Did you have the opportunity to try and test the workflow on your 8k rows ? If so, how well did it perform ? I’ll be grateful to have your feedback @D_Valle

Thanks & regards,

Ael

D_Valle · October 15, 2021, 3:09pm

Hi @aworker !
Thank you very much for your answer!
Now I am testing it with the real files and checking the accuracy of the results.
At the moment it seems to be a very good solution!
Thanks again!

aworker · October 15, 2021, 3:27pm

Hi @D_Valle !

Thanks for your feedback and really glad to read that this is working so well !
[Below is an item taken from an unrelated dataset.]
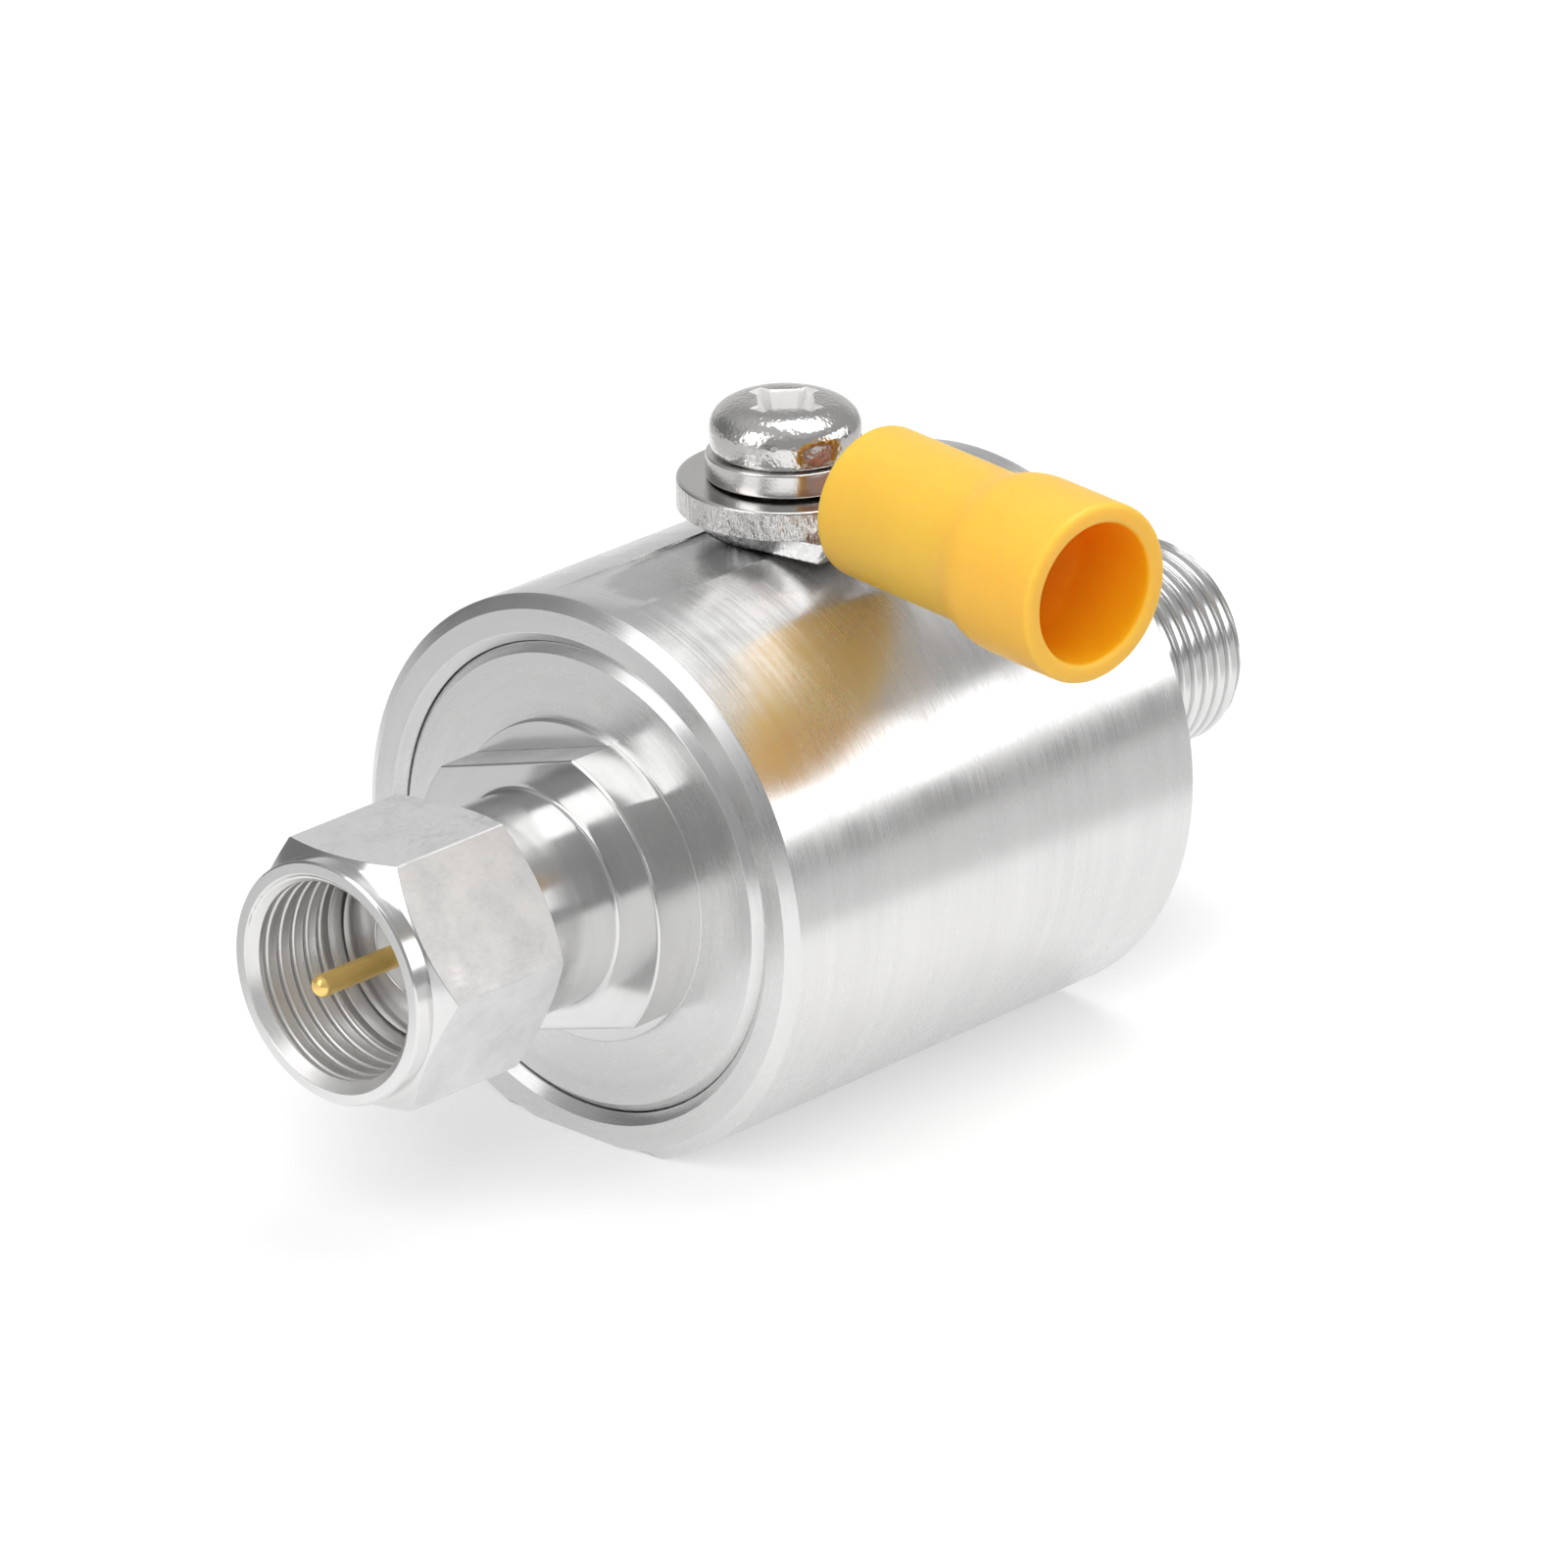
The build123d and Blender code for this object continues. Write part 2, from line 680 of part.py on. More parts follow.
# Ring terminal: stamped flat part, curled up into the rolled wire barrel with its slanting front and its seam
with BuildPart() as ring_terminal:
    with BuildSketch(barrel_profile):
        with BuildLine():
            Polyline(
                (barrel_start, barrel_bore_d / 2),
                (barrel_start, barrel_d / 2),
                (barrel_end, barrel_d / 2),
                (barrel_end, barrel_bore_d / 2),
                close=True,
            )
        make_face()
    revolve(axis=barrel_axis)
    with BuildSketch(barrel_profile):
        with BuildLine():
            Polyline(
                (barrel_start, -barrel_d / 2),
                (barrel_start + barrel_slant, barrel_d / 2),
                (barrel_start, barrel_d / 2),
                close=True,
            )
        make_face()
    extrude(amount=barrel_d, both=True, mode=Mode.SUBTRACT)
    with BuildSketch(barrel_profile):
        with Locations(((barrel_start + barrel_end) / 2, barrel_d / 2)):
            Rectangle(barrel_end - barrel_start, barrel_d)
    extrude(amount=barrel_seam / 2, both=True, mode=Mode.SUBTRACT)
    # The curl between the flat stock and the barrel
    with BuildSketch(barrel_section(tongue_end)):
        with Locations((0, (stock - barrel_d) / 2)):
            Rectangle(tongue_width, stock)
    with BuildSketch(barrel_section(curl_end)) as curl:
        with BuildLine():
            outer = CenterArc((0, 0), barrel_d / 2, -90 - curl_half_angle, 2 * curl_half_angle)
            inner = CenterArc((0, 0), barrel_bore_d / 2, -90 - curl_half_angle, 2 * curl_half_angle)
            Line(outer @ 0, inner @ 0)
            Line(outer @ 1, inner @ 1)
        make_face()
    loft()
    extrude(curl.sketch, amount=curl_overlap)
    with BuildSketch(terminal_plan):
        Circle(ring_d / 2)
        with BuildLine():
            Polyline(
                (0, ring_d / 2),
                (tongue_end, tongue_width / 2),
                (tongue_end, -tongue_width / 2),
                (0, -ring_d / 2),
                close=True,
            )
        make_face()
        Circle(stud_hole_d / 2, mode=Mode.SUBTRACT)
    extrude(amount=stock)
save(ring_terminal, "ring_terminal")

# Insulating sleeve: gripping the barrel, then flared to an open mouth with a funnel inside
with BuildPart() as terminal_sleeve:
    with BuildSketch(barrel_profile):
        with BuildLine():
            inside = Polyline(
                (sleeve_start, barrel_d / 2 + fit_gap),
                (barrel_end, barrel_d / 2 + fit_gap),
                (barrel_end, funnel_d / 2),
                (barrel_end + funnel_land, funnel_d / 2),
                (funnel_end, sleeve_mouth_bore / 2),
                (sleeve_end, sleeve_mouth_bore / 2),
            )
            mouth = Line(inside @ 1, (sleeve_end, sleeve_mouth_d / 2))
            cuff = Line(mouth @ 1, (sleeve_flare_end, sleeve_mouth_d / 2))
            flare = Bezier(
                cuff @ 1,
                ((sleeve_flare_start + sleeve_flare_end) / 2, sleeve_mouth_d / 2),
                ((sleeve_flare_start + sleeve_flare_end) / 2, sleeve_neck_d / 2),
                (sleeve_flare_start, sleeve_neck_d / 2),
            )
            neck = Line(flare @ 1, (sleeve_start, sleeve_neck_d / 2))
            Line(neck @ 1, inside @ 0)
        make_face()
    revolve(axis=barrel_axis)
    fillet(
        terminal_sleeve.edges().filter_by(GeomType.CIRCLE)
        .sort_by(barrel_axis)[-2:],
        radius=sleeve_rim_round,
    )
    fillet(
        terminal_sleeve.edges().filter_by(GeomType.CIRCLE)
        .group_by(barrel_axis)[0].sort_by(SortBy.RADIUS)[-1],
        radius=sleeve_back_round,
    )
save(terminal_sleeve, "terminal_sleeve")
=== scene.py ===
"""Looks of the coax lightning arrestor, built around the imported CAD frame.

Lengths here are in millimetres.
"""

import math

import bmesh
import bpy
import numpy as np
from mathutils import Matrix


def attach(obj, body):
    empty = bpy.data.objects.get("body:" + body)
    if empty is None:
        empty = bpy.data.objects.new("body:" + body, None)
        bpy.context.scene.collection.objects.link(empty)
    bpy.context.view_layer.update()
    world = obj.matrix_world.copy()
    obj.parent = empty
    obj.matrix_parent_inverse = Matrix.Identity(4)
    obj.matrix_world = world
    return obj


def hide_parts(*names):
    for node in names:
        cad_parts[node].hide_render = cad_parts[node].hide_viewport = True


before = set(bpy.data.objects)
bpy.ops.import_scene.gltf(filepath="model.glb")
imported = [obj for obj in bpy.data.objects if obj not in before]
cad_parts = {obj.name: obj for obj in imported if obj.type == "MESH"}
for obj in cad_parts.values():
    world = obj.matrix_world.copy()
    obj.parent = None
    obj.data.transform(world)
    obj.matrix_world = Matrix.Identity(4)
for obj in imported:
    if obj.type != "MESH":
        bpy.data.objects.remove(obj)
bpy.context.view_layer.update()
MM = 0.001

# Places along the coax axis, as in the part's source
X_NUT_FRONT = -5.2
X_NUT_BACK = 3.2
X_NECK = 3.4
X_BOSS = 7.6
X_FRONT = 10.1
X_PLUG_FACE = 10.2
X_PLUG_BACK = 13.7
X_MIDDLE = 23.1
X_RING = 23.3
X_SCREW = 23.4
X_CHAMBER_REAR = 32.1
X_BEAD_REAR = 34.1
X_REAR = 36.1
X_PORT = 48.9

# The body's size, and heights over the coax axis
BODY_R = 12.7
UNDERSIDE = 11.85
Z_FLAT = 13.6
Z_LOCK = 14.9
Z_BARREL = 15.4
Z_HEAD = 16.14

# Directions
UP = np.array((0.0, 0.0, 1.0))
TERMINAL_TURN = math.radians(-6.1)
TERMINAL_DIR = np.array((math.sin(TERMINAL_TURN), -math.cos(TERMINAL_TURN), 0.0))
TERMINAL_SIDE = np.array((math.cos(TERMINAL_TURN), math.sin(TERMINAL_TURN), 0.0))

# The frames that turned pieces are spun in: origin, axis, and the directions of angle 0 and of 90 degrees
COAX = (np.zeros(3), np.array((1.0, 0, 0)), np.array((0, 1.0, 0)), UP)
STUD = (np.array((X_SCREW, 0, 0)), UP, np.array((1.0, 0, 0)), np.array((0, 1.0, 0)))
TUBE = (np.array((X_MIDDLE, 0, 0)), UP, np.array((1.0, 0, 0)), np.array((0, 1.0, 0)))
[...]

There is room for improvement though and for new features beyond this preliminary solution, if needed.
Please let me know how things go and get back in touch if you have any further questions.

Good luck & best wishes,

Ael

DivineBlink · March 29, 2022, 10:28am

Hi @aworker and the rest!

I have a similar problem and would really appreciate if you could give me a hand. The issue is following:

I am using 2 excel files - Basketball_players and Baskeball_dataset.
The idea is to compare the records from the column “Title” (Basketball_dataset) and column “Player” (Basketball_players) in order to find similarities within.
When found - rename the record from basketball_dataset to match the name of the most similar record from basketball_players (maybe use rule engine or smth)
Please see example bellow:
e.g. 2020-21 PANINI ILLUSIONS RICKY RUBIO #18 TIMBERWOLVES will probabbly be the most similar to Ricky Rubio record. Final result should be Ricky Rubio.
same goes for 2014-15 RICKY RUBIO PANINI ELITE BASE CARD! → Ricky Rubio.

I am attaching excel files as well.

Thanks a lot in advance!
Basketball_dataset.xlsx (11.5 KB)
Basketball_players.xlsx (83.0 KB)

aworker · March 29, 2022, 4:35pm

Hi @DivineBlink and welcome to the KNIME forum community

Have you tried to adapt to your data the workflow I posted in this thread ? You have this same workflow as a solution in this other solved thread too:

Both workflow versions show how you could adapt it to your data and needs. Please have a try to it and let us know if you have any questions. I will be happy to further help from there if needed.

Best

Ael

system · June 2, 2023, 9:39pm

This topic was automatically closed 90 days after the last reply. New replies are no longer allowed.